First, they need to evolve today’s “overly simplistic” pricing and rate structures for 21st century needs by recognizing:
- The locational value of DERs with the “electric grid equivalent of congestion pricing or incentives”
- The temporal value of DERs with more and more specific time-of-use pricing and real-time pricing
- The value of DERs to provide capacity, ancillary services, and other grid services
Second, they need to move away from the paradigm of centralized generation that sends electrons in one direction.
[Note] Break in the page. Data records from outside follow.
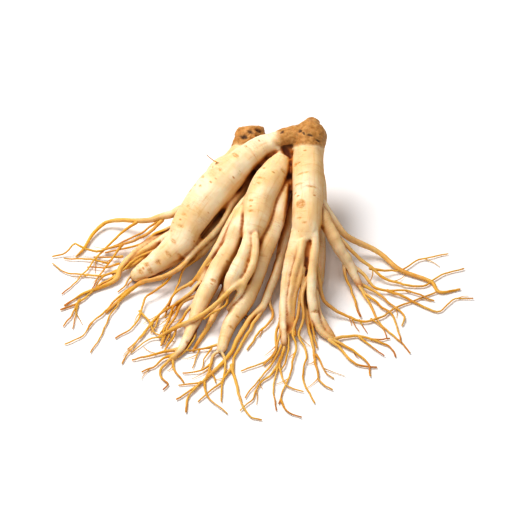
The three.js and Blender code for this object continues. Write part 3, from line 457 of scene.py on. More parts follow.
@dataclass
class Strand:
    """One root, from a leg down to a hair, with its route."""

    name: str
    growth: Growth
    stations: list[Station]
    wander: float = 0.0

    def route(self, step: float) -> np.ndarray:
        """Returns the route as rows of across, back, up, radius, with its natural waver.

        Args:
            step: spacing along the route in millimetres.
        """
        rows = smooth_route(self.stations, step)
        if self.wander > 0:
            letters = enumerate(self.name, 3)
            seed = sum(ord(letter) * number for number, letter in letters) * SEED_PACE
            for row, distance in zip(rows, distance_along(rows)):
                ease = min(1.0, distance / WAVER_EASE)
                slow = noise.noise_vector(Vector((distance * SLOW_WAVER[0], seed, 1.7)))
                quick = noise.noise_vector(Vector((distance * QUICK_WAVER[0], seed, 9.1)))
                shift = (slow * SLOW_WAVER[1] + quick * QUICK_WAVER[1]) * self.wander * ease
                row[0] += shift.x
                row[1] += shift.y
                row[2] += abs(shift.z) * WAVER_LIFT
                row[3] *= 1 + SWELL[1] * noise.noise(Vector((distance * SWELL[0], seed, 4.4)))
        rows[:, 2] = np.maximum(rows[:, 2], rows[:, 3] * BEDDING)
        return rows


def leg_strands(table: dict[str, list[Station]], growth: Growth, wander: float) -> list[Strand]:
    """Makes thick strands from a table of stations.

    Args:
        table: a name and its stations.
        growth: the kind of all of them.
        wander: how far they waver from their route, in millimetres.
    """
    return [Strand(name, growth, stations, wander) for name, stations in table.items()]


def rootlet_strands(wander: float) -> list[Strand]:
    """Makes the rootlets, each tapering from its first radius to its last.

    Args:
        wander: how far they waver from their route, in millimetres.
    """
    made = []
    for name, (first, last, points) in ROOTLETS.items():
        spans = len(points) - 1
        shares = [(1 - number / spans) ** ROOTLET_TAPER for number in range(len(points))]
        stations = [
            (*point, last + (first - last) * share) for point, share in zip(points, shares)
        ]
        made.append(Strand(name, Growth.ROOTLET, stations, wander))
    return made


def only(target: bpy.types.Object) -> None:
    """Selects one object and makes it active."""
    bpy.ops.object.select_all(action="DESELECT")
    target.select_set(True)
    bpy.context.view_layer.objects.active = target


def apply_modifier(target: bpy.types.Object, kind: str, **settings: object) -> None:
    """Adds one modifier and applies it.

    Args:
        target: the object to finish.
        kind: the modifier's type.
        settings: the modifier's own values.
    """
    only(target)
    bpy.ops.object.modifier_add(type=kind)
    modifier = target.modifiers[-1]
    for key, value in settings.items():
        setattr(modifier, key, value)
    bpy.ops.object.modifier_apply(modifier=modifier.name)


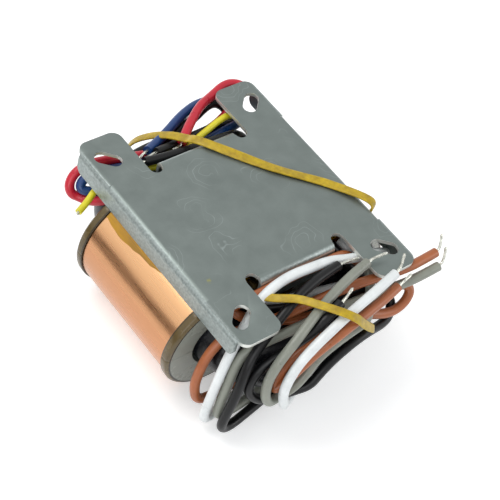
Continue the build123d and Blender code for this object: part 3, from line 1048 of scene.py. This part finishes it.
LEADS = (
    Lead("white_front", Tone.WHITE, ("white_lead_front", "secondary_hank"), (25.7, -37.1, 44.3), (
        (19.7, -40.6, 43.2), (14.3, -41.6, 42.5), (8.4, -42.6, 41.6), (1.9, -43.6, 40.6), (-4.6, -44.7, 39),
        (-10.6, -45.6, 36.9), (-15.8, -46.3, 33.2), (-18.4, -46.8, 27.6), (-18.4, -46.7, 21.6), (-16.4, -46.8, 15.4),
        (-13.4, -44.8, 10.1), (-5.9, -41.3, 8.5), (2.2, -38.2, 7.6), (10.3, -36, 7.7), (17.8, -35, 9),
        (23.7, -34.7, 12.3), (26.5, -34.2, 17.7), (26, -33.3, 23.4), (22.6, -32.2, 27.8), (16.7, -31.1, 30),
        (9.3, -30, 31), (1.5, -28.9, 31.7), (-5.6, -27.7, 32.6), (-11.5, -26.6, 33.8), (-16.4, -24, 35),
        (-16.4, -20, 35),
    )),
    Lead("grey_front", Tone.GREY, ("grey_lead_front", "secondary_hank"), (22.1, -34.2, 43.7), (
        (15.8, -33.5, 42.4), (10.2, -34.5, 42), (4.1, -35.9, 41.4), (-2.4, -37.8, 40.5), (-8.9, -40.1, 39.5),
        (-15.4, -42.4, 37.4), (-20.4, -43.4, 33.2), (-22.2, -43.5, 26.4), (-22.3, -44.2, 20.3), (-20.3, -44.8, 16.1),
        (-16.5, -44.1, 15.6), (-12.5, -45, 18), (-9.2, -44.9, 21.5), (-5.4, -43.9, 24.8), (-0.3, -43.5, 27.3),
        (5.7, -43.4, 29.2), (11.4, -43.3, 30.5), (14.8, -40.3, 31.1), (17.9, -36.4, 32.4), (20.6, -32.5, 33.8),
        (22.4, -28, 35), (22.4, -20, 35),
    )),
    Lead("black_front", Tone.BLACK, ("secondary_hank",), (6.6, -38.2, 42.2), (
        (1.1, -40.2, 41.2), (-3.5, -41.2, 40.2), (-7.4, -41.9, 37.3), (-12, -41.5, 34.7), (-16.3, -40.8, 31.8),
        (-20.5, -39.9, 28.7), (-23.6, -39.7, 24.5), (-24.9, -40, 19.9), (-23.1, -41.1, 16.1), (-18.8, -42.5, 13.4),
        (-13.8, -42.8, 12.9), (-9.7, -44.1, 13.7), (-6.4, -45.7, 15.8), (-3.7, -45.4, 18.9), (0.1, -45, 21.8),
        (5.3, -44.6, 24.1), (9.9, -44.2, 25), (13.7, -43.8, 24.8), (16.9, -43.3, 23.8), (20.2, -42.8, 23.2),
        (23.4, -41.9, 23.6), (25.9, -39.1, 26.1), (24.1, -36.4, 27.4), (20.5, -34.6, 29.2), (15.1, -33.7, 30.6),
        (8.4, -32.9, 31.6), (1.1, -31.9, 32.4), (-6.6, -30.7, 33.2), (-13.6, -28.7, 34.2), (-19.4, -25.5, 35),
        (-19.4, -20, 35),
    )),
    Lead("brown_front", Tone.BROWN, ("brown_lead_front", "secondary_hank"), (26.1, -41.4, 40), (
        (20.4, -42.5, 39.2), (14.8, -43.6, 38.4), (8.4, -44.5, 37.8), (2.4, -45.2, 37), (-3.4, -45.6, 35.2),
        (-7.8, -44.9, 31.2), (-11.9, -44.6, 26.8), (-15.4, -44.4, 22.7), (-18.9, -43.8, 19.7), (-17.5, -42.3, 21.8),
        (-15.1, -41.5, 24.9), (-10.7, -41.1, 27.2), (-5, -40.7, 28.4), (1.3, -40.7, 29), (7.8, -40.5, 28.9),
        (14.3, -40.3, 28.4), (18.9, -41.8, 26.9), (23.6, -42.7, 26.6), (27.7, -42.3, 28), (30, -40.9, 30.5),
        (28.4, -38.8, 32), (21, -37.5, 30), (12.6, -36.3, 29.4), (3.5, -35.3, 30), (-5, -33.6, 30.6),
        (-12.3, -31, 31.3), (-18.3, -28.2, 32.3), (-22.4, -25.5, 35), (-22.4, -20, 35),
    )),
    Lead("grey_end", Tone.GREY, ("grey_lead_end", "secondary_hank"), (41.9, -38.7, 39.8), (
        (38.1, -41.2, 36.2), (32.6, -41, 35.4), (26.8, -40.3, 34.4), (19.5, -39, 33.6), (10.1, -38.3, 34.1),
        (0.6, -37.5, 33.5), (-8.6, -36.8, 33), (-16.8, -35.9, 31.9), (-23.4, -34.3, 29.3), (-26.2, -34.8, 25.7),
        (-28.2, -36, 20), (-30, -36.8, 13.2), (-30.2, -37, 6.9), (-23.6, -36.5, 5.1), (-15.5, -35.2, 3.9),
        (-5.9, -33.5, 3.4), (4.2, -31.9, 3.5), (14, -30.2, 4.1), (22.9, -28.7, 6.4), (29.3, -28, 11.5),
        (32, -27.8, 18.6), (31.2, -26.6, 25.4), (28.7, -25.2, 30.9), (25.4, -24, 35), (25.4, -20, 35),
    )),
    Lead("brown_end", Tone.BROWN, ("brown_lead_end", "secondary_hank"), (42.6, -35.4, 41.5), (
        (39.1, -38, 38.2), (34.1, -38.1, 37.9), (28.8, -37.9, 37.4), (23.3, -36.9, 36.9), (17.5, -35.9, 36.9),
        (11.4, -35, 36.9), (4.1, -34.1, 36.3), (-3.6, -33.4, 35.7), (-11.3, -32.7, 34.8), (-18.5, -31.1, 33.1),
        (-24.6, -27.9, 30.1), (-29.2, -27.6, 24.9), (-32, -28.3, 19.1), (-33.3, -29.1, 13.1), (-32, -30.5, 7),
        (-23.4, -30.3, 5.6), (-13.3, -29.6, 4.7), (-2.6, -28.6, 4.5), (7.8, -27.5, 5.1), (17.5, -26.6, 6.8),
        (25.5, -25.9, 9.8), (29.9, -25.5, 15.7), (29.5, -25.8, 22.7), (24.9, -26.8, 28.1), (19.9, -27.2, 34),
        (15.4, -25.5, 37.9), (7.6, -25.7, 37.9), (0.2, -25.6, 39), (-6.5, -25.6, 39.2), (-11.9, -25.6, 38.3),
        (-17.2, -25.2, 37.6), (-22.7, -25, 37.5), (-25.4, -23.5, 35), (-25.4, -20, 35),
    )),
    Lead("black_end", Tone.BLACK, ("black_lead_end", "secondary_hank"), (15.3, -30.8, 41.7), (
        (9.2, -29.6, 40.7), (4, -30.1, 40.7), (-1.3, -30.9, 40.4), (-7.6, -32.1, 39), (-13.6, -34.1, 37),
        (-19.2, -36, 34.5), (-23.7, -37.3, 30.6), (-26.2, -38.6, 25), (-28.2, -39.7, 18.5), (-30, -40, 11.7),
        (-30.8, -40, 5.7), (-27.1, -39.7, 2.8), (-19.1, -38.6, 3.7), (-10.6, -37.2, 4.4), (-1.7, -35.2, 4.9),
        (7.3, -33.4, 6.1), (16.1, -32.4, 7.6), (23.8, -32.2, 10.6), (27.9, -31.8, 16.6), (27.5, -30.8, 23.4),
        (23.7, -29.6, 28), (18.6, -27.6, 30.6), (16.4, -25, 35), (16.4, -20, 35),
    )),
    Lead("white_top", Tone.WHITE, ("secondary_hank", "left_secondary_exits", "right_secondary_exits"),
         (30, -27.6, 38), (
        (34.6, -29.2, 31.4), (28.8, -29.1, 34.6), (22.6, -28.8, 37.3), (15.7, -28.4, 38.5), (8.6, -27, 40.4),
        (1.4, -26.9, 41.4), (-5.7, -26.6, 41.8), (-11.5, -27, 41.1), (-16.3, -27.6, 38.5), (-21.1, -29.8, 35.4),
        (-25.1, -31.8, 31.6), (-28.3, -33.1, 26.3), (-30.5, -34.1, 20.4), (-32.3, -35, 13.9), (-33.3, -35.2, 7.7),
        (-31.4, -34.9, 3.4), (-22.5, -33.3, 4.6), (-12.5, -32.2, 5.4), (-1.7, -31.2, 6), (8.8, -30.1, 6.7),
        (18.4, -29.5, 7.8), (25.9, -29.5, 11.1), (29.2, -29, 17.5), (29.4, -29, 24), (27.7, -27.8, 29.5),
        (23.8, -24.8, 31.9), (19.4, -24, 35), (19.4, -20, 35),
    )),
    Lead("red_main", Tone.RED, ("red_lead_loop", "red_lead_side", "primary_hank"), (-3.4, 28.9, 36), (
        (0.6, 30.2, 36), (3.6, 32.4, 36.9), (7.5, 35.3, 36.9), (13.4, 39.2, 36.9), (18.6, 40.9, 36.7),
        (25.2, 42.9, 37.5), (28.8, 41.9, 37.2), (30.1, 39.8, 37.1), (26.8, 38, 34.6), (22.6, 36.3, 32.4),
        (17.2, 35.3, 30.3), (10.6, 34.6, 29.7), (3, 34.3, 29.7), (-5, 34.3, 30.2), (-12.5, 35, 31.6),
        (-19.3, 36.4, 32.5), (-25.3, 38.1, 32), (-29.6, 38.5, 30.1), (-31.8, 37.6, 27.2), (-31.7, 36.1, 24.7),
        (-30, 34.8, 23.9), (-28.5, 32.2, 24), (-27.3, 29.5, 25.7), (-25.4, 27.2, 28), (-23, 25.4, 30),
        (-20.8, 24.5, 32.3), (-19.4, 23.6, 34.8), (-19.4, 20, 34.8),
    )),
    Lead("blue_main", Tone.BLUE, ("primary_hank",), (-12.6, 32.4, 33.2), (
        (-8.8, 33.5, 33.9), (-4.7, 35.2, 32.9), (1.8, 37.8, 33.3), (7.7, 40.7, 33.2), (14.1, 42.8, 33.1),
        (19.6, 43.6, 32.4), (23.9, 42.4, 31.1), (26.8, 39.9, 30.9), (27, 36.3, 31.5), (25.3, 33.2, 32.5),
        (22.7, 30.8, 33.4), (17.4, 30.2, 33.6), (11, 29.7, 32.9), (2.5, 30.3, 31.4), (-6, 31.2, 31),
        (-14.1, 32.4, 31.2), (-21.3, 34.2, 31.4), (-27.5, 36.1, 29.6), (-29.7, 35.4, 27.7), (-29.2, 34, 26.6),
        (-26.4, 32.3, 26.9), (-24.2, 30, 27.3), (-21.9, 28.2, 29), (-19.7, 27.3, 31.5), (-17.8, 25.9, 33.4),
        (-16.4, 24, 34.8), (-16.4, 20, 34.8),
    )),
    Lead("yellow_main", Tone.YELLOW, ("yellow_lead_end", "primary_hank"), (-37.5, 24.7, 30.55), (
        (-37, 25.3, 30.7), (-33, 27, 31), (-29, 29.2, 32.1), (-23.4, 29.8, 33.8), (-17.3, 29.2, 33.6),
        (-10.9, 28.1, 33.1), (-6.1, 27.8, 32.2), (0.4, 28.5, 33.4), (5.9, 30, 35.1), (10.6, 30.8, 36.3),
        (15, 31.6, 37.3), (18.7, 31.8, 37.8), (21.5, 30, 37.3), (23.4, 27.9, 36.9), (23.9, 26, 36.5),
        (22.9, 24.5, 36.1), (21.1, 23.4, 35.5), (19.4, 22, 34.8), (19.4, 20, 34.8),
    ), 1),
    Lead("black_near", Tone.BLACK, ("primary_hank",), (-12, 30.6, 34.6), (
        (-7.4, 31.1, 34.8), (-1.5, 31.9, 33.8), (4.4, 32.3, 33.7), (9.2, 32.6, 33.4), (14, 33, 33.1),
        (18.8, 33, 32.7), (22.2, 33.3, 31), (24.1, 35.4, 29.9), (24.3, 37.8, 30), (23.5, 39.5, 32),
        (20.7, 40.9, 33.6), (17.2, 40.6, 33.6), (12.6, 39.5, 31.9), (8.3, 38.8, 31), (4.3, 37.3, 30.6),
        (-1.8, 37.2, 30.1), (-7.9, 37.3, 29.6), (-13.5, 36.6, 29.1), (-18.2, 34.9, 28.5), (-21.6, 32.8, 28.7),
        (-23.6, 30.5, 30.5), (-24.1, 27.5, 31.7), (-23.6, 25.4, 33.7), (-22.4, 23, 34.8), (-22.4, 20, 34.8),
    )),
    Lead("black_far", Tone.BLACK, ("primary_hank", "left_primary_exits", "right_primary_exits"), (-17, 31.6, 33.6), (
        (-13.4, 28.8, 36.1), (-9.3, 28.2, 35.7), (-4.7, 27.7, 35.7), (0.4, 27, 35.9), (5.9, 26.7, 35.9),
        (11.6, 26.6, 35.8), (16.7, 26.4, 35.5), (19.1, 26.4, 33.9), (20.6, 25.9, 32.5), (20.6, 25.2, 31.9),
        (19.4, 24.5, 32.4), (17.9, 23.7, 33.6), (16.4, 22.6, 34.8), (16.4, 20, 34.8),
    )),
)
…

The emerging reality of cost-competitive DERs connected to the grid requires “aligning the interests of utilities, DER companies, technology providers, and customers” to share their value on both sides of the meter.
Third, utilities and regulators must develop and learn to work within regulations that guide wider use of solar-plus-storage and other DERs by maintaining and increasing customer access, recognizing, quantifying, and monetizing DERs’ benefits and costs, and preserving fairness for non-owners and owners of DERs.
Mandel says utilities that ignore the coming threat of load defection do so at their own peril.
“This is an economic projection, not a prediction,” Mandel said. “And it is a call to action because the economics are going to be here soon. If the lack of favorable policies prevents transactions and the exchange of value between distributed resource owners and the grid, we do see load defection as a potential outcome.”
“At first glance it might seem like these projections are bad news for utilities,” added Electricity Practice senior associate and report co-author Bodhi Rader. “But the potential opportunities open up all kinds of possibilities.”